Per The Rock Trading, un tempo leader negli investimenti in Bitcoin, era stata dichiarata la liquidazione giudiziale nell’aprile 2023 e l’a società’azienda, assieme alla Digital Rock Holding, società controllante, era finita al centro già nel 2023 anche di un’indagine della Procura di Milano per ipotesi di truffa e appropriazione indebita ai danni di migliaia di clienti, che avevano visto sparire i soldi da loro investiti. Inchiesta che ha, poi, virato, dopo il fallimento, verso l’accusa di bancarotta. Dalle indagini è venuto a galla che parte dei soldi sono anche stati dirottati all’estero, su conti negli Usa, in Svizzera e in Lituania.

Si attenua la stretta sulla tassazione delle monete virtuali

Nel frattempo, facendo seguito alle richieste delle forze di maggioranza, pare che il governo abbia accettato di rivedere la stretta sui Bitcoin e sulle altre monete virtuali inserita nel disegno di Bilancio.

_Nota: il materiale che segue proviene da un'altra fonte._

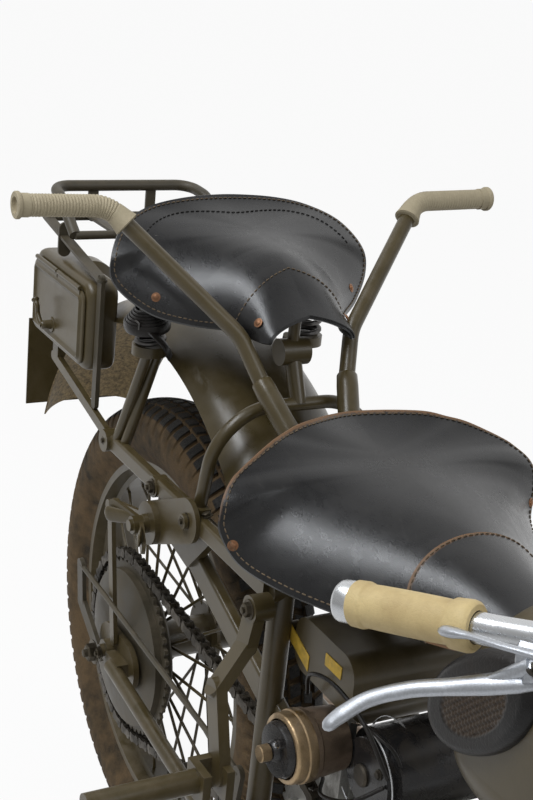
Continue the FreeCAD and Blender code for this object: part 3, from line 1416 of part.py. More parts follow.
pipe = bent_tube([vec(d.exhaust_x, d.head_half + d.lid_gap, d.barrel_z), vec(d.exhaust_x, d.exhaust_y, d.barrel_z),
                  vec(d.exhaust_x - 50, d.exhaust_y, d.exhaust_low_z),
                  vec(d.silencer_front_x - 5, d.exhaust_y, d.exhaust_low_z)],
                 d.exhaust_radius, d.exhaust_bend)
muffler_outline = [vec(d.silencer_front_x, d.exhaust_y, d.exhaust_low_z),
                   vec(d.silencer_front_x, d.exhaust_y, d.exhaust_low_z + d.exhaust_radius),
                   vec(d.silencer_front_x - d.silencer_cone, d.exhaust_y, d.exhaust_low_z + d.silencer_radius),
                   vec(d.silencer_rear_x + d.silencer_cone, d.exhaust_y, d.exhaust_low_z + d.silencer_radius),
                   vec(d.silencer_rear_x, d.exhaust_y, d.exhaust_low_z + d.exhaust_radius),
                   vec(d.silencer_rear_x - 50, d.exhaust_y, d.exhaust_low_z + d.exhaust_radius),
                   vec(d.silencer_rear_x - 50, d.exhaust_y, d.exhaust_low_z)]
muffler = turned(muffler_outline, vec(0, d.exhaust_y, d.exhaust_low_z), Vector(1, 0, 0))
feature("exhaust", joined([pipe, muffler]))

# Footrest rubbers, pillion hangers and pegs, stand

rest_x = d.footrest_x
feature("footrest_rubbers", Part.makeCompound([
    across(rest_x, d.footrest_high_z, d.footrest_rubber_radius, side * (d.footrest_rise_y + 24),
           side * d.footrest_reach).cut(across(rest_x, d.footrest_high_z, d.footrest_tube_radius + d.lid_gap,
                                               side * d.footrest_rise_y, side * (d.footrest_reach + 5)))
    for side in (1, -1)]))


def hanger():
    top = vec(d.hanger_top_x, 0 - d.hanger_top_y, d.hanger_top_z)
    low = vec(d.hanger_low_x, 0 - d.hanger_low_y, d.hanger_low_z)
    knee_high = vec(d.hanger_top_x + 2, 0 - d.hanger_top_y - 8, 600)
    knee_low = vec(452, 0 - d.hanger_low_y, 560)
    run = [top, knee_high, knee_low, low]
    pieces = [flat_link(a, b, d.hanger_width, d.hanger_wall, Vector(0, 1, 0)) for a, b in zip(run, run[1:])]
    clevis = [block(d.hanger_low_x - 20, d.hanger_low_x + 20, y, y + 9,
                    d.hanger_low_z - 22, d.hanger_low_z + 16)
              for y in (0 - d.hanger_low_y - 30, 0 - d.hanger_low_y - 3)]
    bridge = block(d.hanger_low_x - 20, d.hanger_low_x - 11, 0 - d.hanger_low_y - 30, 0 - d.hanger_low_y + 6,
                   d.hanger_low_z - 22, d.hanger_low_z + 16)
    boss = across(d.hanger_top_x, d.hanger_top_z, 15, 0 - d.hanger_top_y - 8, 0 - d.rail_y - 7)
    peg = across(d.hanger_low_x, d.hanger_low_z, d.peg_radius, 0 - d.peg_reach, 0 - d.hanger_low_y - 30)
    return joined(pieces + clevis + [bridge, boss, peg])


feature("pillion_hangers", Part.makeCompound(both_sides(hanger())))


def stand_side():
    eye_in = 0 - d.stand_eye_y - d.stand_eye_wall / 2
    eye = across(d.stand_pivot_x, d.stand_pivot_z, d.stand_eye_radius, eye_in, eye_in + d.stand_eye_wall)
    foot_z = d.stand_pad_radius - d.rear_lift
    leg = bent_tube([vec(d.stand_pivot_x, 0 - d.stand_eye_y, d.stand_pivot_z - 2),
                     vec(d.stand_pivot_x + 16, 0 - d.stand_eye_y - 4, d.stand_bar_z),
                     vec(d.stand_foot_x, 0 - d.stand_foot_y, foot_z)], d.stand_leg_radius, 60)
    foot = rod(vec(d.stand_foot_x - d.stand_pad_half, 0 - d.stand_foot_y, foot_z),
               vec(d.stand_foot_x + d.stand_pad_half, 0 - d.stand_foot_y, foot_z), d.stand_pad_radius)
    return [eye, leg, foot]


stand_bar = across(d.stand_pivot_x + 16, d.stand_bar_z, d.stand_leg_radius - 2, 0 - d.stand_eye_y - 3,
                   d.stand_eye_y + 3)
stand_pieces = joined(stand_side() + [mirrored(piece) for piece in stand_side()] + [stand_bar])
stand_bore = across(d.stand_pivot_x, d.stand_pivot_z, d.stand_pin_radius + d.axle_clearance,
                    0 - d.stand_foot_y, d.stand_foot_y)
feature("centre_stand", stand_pieces.cut(stand_bore))

# Front fork: stem, yokes, girder legs, axle

axle_point = vec(d.wheelbase, 0, front_axle_z)
axis_at_axle = steering_point(front_axle_z)
girder_lead = float(axle_point.x - axis_at_axle.x) * math.cos(head_lean)


def leg_point(along, y):
    return axle_point + steering_up * float(along) + vec(0, y, 0)


def axis_point(along):
    """The point on the steering axis level with a point on the girder legs."""
    forward = Vector(math.cos(head_lean), 0, math.sin(head_lean))
    return axle_point + steering_up * float(along) - forward * girder_lead


fork_pieces = [rod(axis_point(d.low_link_along) - steering_up * 12,
                   axis_point(d.high_link_along) + steering_up * 14, d.stem_radius)]
for along in (d.low_link_along, d.high_link_along):
    crown = axis_point(along)
    ahead = leg_point(along, 0)
    fork_pieces.append(flat_link(crown, ahead, 2 * d.link_radius + 34, 16, steering_up))
    fork_pieces.append(rod(ahead + vec(0, 0 - d.girder_half, 0), ahead + vec(0, d.girder_half, 0),
                           d.link_radius))
for side in (1, -1):
    fork_pieces.append(rod(leg_point(-6, side * d.girder_half), leg_point(d.girder_length, side * d.girder_half),
                           d.girder_radius))
    fork_pieces.append(across(d.wheelbase, front_axle_z, 15, side * (d.hub_half + d.hub_side_gap),
                              side * d.girder_half))
fork_pieces.append(across(d.wheelbase, front_axle_z, d.axle_radius, 0 - d.girder_half - 28, d.girder_half + 28))
lamp_arm_y = d.headlamp_radius + 3
for side in (1, -1):
    fork_pieces.append(flat_link(vec(d.lamp_arm_x, side * lamp_arm_y, d.headlamp_z),
                                 vec(d.lamp_rear_x + 90, side * lamp_arm_y, d.headlamp_z), 16, 5,
                                 Vector(0, 1, 0)))
fork_shape = joined(fork_pieces)
feature("front_fork", fork_shape)
spring_low = leg_point(d.low_link_along + d.link_radius + d.lid_gap, 0)
spring_high = leg_point(d.high_link_along - d.link_radius - d.lid_gap, 0)
spring_run = (spring_high - spring_low).Length
spring = coil(0, 0, 0, spring_run, d.fork_spring_radius, d.fork_spring_wire)
spring.Placement = FreeCAD.Placement(spring_low, FreeCAD.Rotation(Vector(0, 1, 0), -float(d.head_angle)))
feature("fork_spring", spring)

# Front brake drum, carried by the hub

front_drum = revolved_body("front_drum", [
    (d.front_drum_inner, d.hub_radius + d.lid_gap), (d.front_drum_inner, d.front_drum_radius),
    (d.front_drum_outer - 5, d.front_drum_radius), (d.front_drum_outer - 5, d.hub_radius + d.lid_gap)])
place(front_drum, d.wheelbase, 0, front_axle_z)
node(front_drum, "front_drum")

# Handlebar, grips, levers and headlamp


def bar_half(side):
    return [vec(1098, side * 62, 903), vec(1040, side * 190, 925), vec(930, side * 230.5, 893.5),
            vec(822, side * 277.5, 868)]


bar_path = list(reversed(bar_half(-1))) + bar_half(1)
bar = bent_tube(bar_path, d.bar_radius, d.bar_bend)
yoke_top = axis_point(d.high_link_along)
risers = [rod(yoke_top + vec(0, side * 22, 6), vec(1098, side * 22, 903), d.bar_radius) for side in (1, -1)]
feature("handlebar", joined([bar] + risers).cut(fork_shape))


def bar_grip(side):
    outer = vec(824, side * 277, 868.5)
    inner = outer + (vec(930, side * 230.5, 893.5) - outer) * 0.84
    run = (outer - inner).normalize()
    sleeve = rod(inner, outer, d.grip_radius)
    cap = rod(outer - run * 2, outer + run * 12, d.grip_cap_radius)
    return joined([sleeve, cap]).cut(rod(inner - run, outer + run * 4, d.bar_radius + d.lid_gap))


feature("bar_grips", Part.makeCompound([bar_grip(-1), bar_grip(1)]))


def bar_lever(side):
    perch = vec(962, side * 221, 890)
    root = vec(958, side * 236, 872)
    mid = vec(905, side * 298, 858)
    tip = vec(850, side * 332, 838)
    lever = bent_tube([root, mid, tip], d.lever_radius, 80)
    ball = Part.makeSphere(float(d.lever_ball_radius), tip)
    arm_piece = rod(perch, root, 6)
    band = rod(perch - vec(9, side * -4, -2), perch + vec(9, side * -4, -2), 16)
    return joined([lever, ball, arm_piece, band])


feature("bar_levers", Part.makeCompound([bar_lever(-1).cut(bar), bar_lever(1).cut(bar)]))
lamp_shell = revolved_body("headlamp", [
    (0, 0), (0, 26), Mid(30, 66), (70, d.headlamp_radius - 6), (84, d.headlamp_radius),
    (96, d.headlamp_radius), (100, d.headlamp_radius - d.headlamp_rim), Mid(112, 45), (116, 0)])
place(lamp_shell, d.lamp_rear_x, 0, d.headlamp_z)
lamp_shell.Placement = FreeCAD.Placement(lamp_shell.Placement.Base, FreeCAD.Rotation(Vector(0, 0, 1), -90))
node(lamp_shell, "headlamp")

# Brake arm, rod and strap on the right side

arm_low = vec(-22, -109, 322)
arm_mid = vec(-92, -112, 372)
arm_high = vec(-86, -118, 432)
brake_arm = joined([flat_link(arm_low, arm_mid, d.brake_arm_width, d.brake_arm_wall, Vector(0, 1, 0)),
                    flat_link(arm_mid, arm_high, d.brake_arm_width, d.brake_arm_wall, Vector(0, 1, 0))])
cam_boss = across(-22, 322, 9, -108, 0 - d.axle_plate_y - d.axle_plate_wall / 2 - d.lid_gap)
brake_rod = rod(arm_high, vec(440, -134, 436), d.brake_rod_radius)
pedal_arm = flat_link(vec(440, -134, 436), vec(430, -134, 372), 18, 6, Vector(0, 1, 0))
pedal_shaft = across(430, 372, 9, -140, 0 - d.cradle_half - d.main_tube_radius - d.lid_gap)
pedal = bent_tube([vec(430, -140, 372), vec(560, -150, 340), vec(668, -168, 290)], 8, 60)
pedal_pad = block(650, 706, -195, -150, 284, 296)
feature("brake_linkage", joined([brake_arm, cam_boss, brake_rod, pedal_arm, pedal_shaft, pedal, pedal_pad]))

# Front mudguard stays from the guard's edges to the axle

stay_pieces = []
for side in (1, -1):
    eye_y = side * (d.girder_half + d.girder_radius + 6)
    edge_y = side * (d.front_guard_half + d.guard_wall + 3 + d.lid_gap)
    ring = across(d.wheelbase, front_axle_z, 14, eye_y - 3, eye_y + 3)
    for degrees in (32, 100, 172):
        angle = math.radians(degrees)
        far = float(d.front_guard_edge_radius) + 2
        stay_pieces.append(bent_tube([
            vec(d.wheelbase + 9 * math.cos(angle), eye_y, front_axle_z + 9 * math.sin(angle)),
            vec(d.wheelbase + 120 * math.cos(angle), eye_y, front_axle_z + 120 * math.sin(angle)),
            vec(d.wheelbase + far * math.cos(angle), edge_y, front_axle_z + far * math.sin(angle))],
            3, 40))
    stay_pieces.append(ring)
stay_bore = across(d.wheelbase, front_axle_z, d.axle_radius + d.lid_gap, -130, 130)
stays = doc.addObject("Part::Feature", "guard_stays")
stays.Shape = joined(stay_pieces).cut(stay_bore)
place(stays)
guard_and_stays = doc.addObject("Part::Compound", "guard_and_stays")
guard_and_stays.Links = [front_guard, stays]
node(guard_and_stays, "front_mudguard")

# Checks of the model, then one file for each sub-part
doc.recompute()
for item in doc.Objects:
    if "Invalid" in item.State or "Error" in item.State:
        raise RuntimeError(item.Label + " failed: " + str(item.State))
os.makedirs("parts", exist_ok=True)
for item in nodes:
    if item.Shape.isNull() or not item.Shape.isValid():
        raise RuntimeError(item.Label + " has no valid shape")
    item.Shape.exportStep("parts/" + item.Label + ".step")
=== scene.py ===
"""Dresses an army motorcycle with leather saddles: shapes, finishes, light and camera."""

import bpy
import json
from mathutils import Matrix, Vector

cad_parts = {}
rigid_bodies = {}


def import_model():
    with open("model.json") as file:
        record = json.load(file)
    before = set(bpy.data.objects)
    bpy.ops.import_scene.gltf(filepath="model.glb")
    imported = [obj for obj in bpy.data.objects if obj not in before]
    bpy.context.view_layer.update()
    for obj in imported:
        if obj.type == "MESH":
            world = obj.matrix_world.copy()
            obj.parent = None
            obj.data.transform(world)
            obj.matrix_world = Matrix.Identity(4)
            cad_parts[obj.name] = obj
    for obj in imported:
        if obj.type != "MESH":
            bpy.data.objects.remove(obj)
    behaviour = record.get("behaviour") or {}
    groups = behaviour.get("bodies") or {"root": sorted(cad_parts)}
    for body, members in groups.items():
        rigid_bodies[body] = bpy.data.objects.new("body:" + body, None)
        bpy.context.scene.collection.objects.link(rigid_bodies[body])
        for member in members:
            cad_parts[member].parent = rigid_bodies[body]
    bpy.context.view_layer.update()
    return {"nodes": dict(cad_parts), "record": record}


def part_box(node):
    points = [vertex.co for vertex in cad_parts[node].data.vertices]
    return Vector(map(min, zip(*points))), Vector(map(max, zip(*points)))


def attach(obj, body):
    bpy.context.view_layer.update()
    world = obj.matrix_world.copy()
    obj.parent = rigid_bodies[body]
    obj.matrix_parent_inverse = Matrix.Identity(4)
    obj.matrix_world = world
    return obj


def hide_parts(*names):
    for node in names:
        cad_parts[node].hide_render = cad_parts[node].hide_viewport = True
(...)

In teoria la misura attuale dovrebbe aumentare dal 26 al 42% l’aliquota dell’imposta sostitutiva sulle plusvalenze e gli altri proventi realizzati con il rimborso o la cessione di criptoattività non inferiori a 2mila euro. Ma sembra sia stato individuato un meccanismo alternativo che prevede dal 2025 l’eliminazione proprio della soglia dei 2mila euro di esenzione su cui non scatta la tassazione della plusvalenza. A questo si aggiungerebbe un (ridotto) aumento di aliquota della tassazione della plusvalenza a partire dal 2026, e che ammonterebbe al 33%.
Sono in particolare gli esponenti di Lega e Forza Italia ad aver sostenuto l’introduzione di queste modifiche: per Giulio Centemero e per il sottosegretario all’Economia Federico Freni “un aumento così drastico della tassazione rischia di incentivare il sommerso a discapito di un mercato in crescita che oggi coinvolge 1,35 milioni di italiani”. I forzisti Roberto Pella e Francesco Cannizzaro hanno invece chiesto di sostituire l’aumento del prelievo fino al 42% con la sola cancellazione del limite di 2mila euro. In questo modo non si dovrebbero creare scossoni alle coperture previste dalla legge di bilancio, lasciando l’aliquota al 26% ma assicurando le risorse attese dalla cancellazione della quota di esenzione di 2mila euro.

L’ipotesi di una tassazione eccessiva, in realtà, non aveva convinto nemmeno gli analisti: “L’aumento dell’aliquota sulle criptovalute non solo accrescerà il carico fiscale per gli investitori, ma gli operatori del settore temono che scoraggerà nuovi investimenti, compromettendo lo sviluppo dell’ecosistema blockchain che stava prendendo piede nel paese”, aveva commentato Giacomo Vella, direttore dell’Osservatorio Blockchain & Web 3 del Politecnico di Milano, all’annuncio di un innalzamento dell’aliquota sulle plusvalenze derivanti da bitcoin dal 26% al 42%. “Nonostante si faccia riferimento soltanto a Bitcoin è lecito aspettarsi che questo provvedimento riguardi tutte le criptovalute”. Secondo Vella una nuova aliquota dal 2025 avrebbe reso l’Italia “uno dei paesi con la tassazione più elevata per gli investitori in criptovalute, al pari della Danimarca e sotto alla sola all’Islanda”.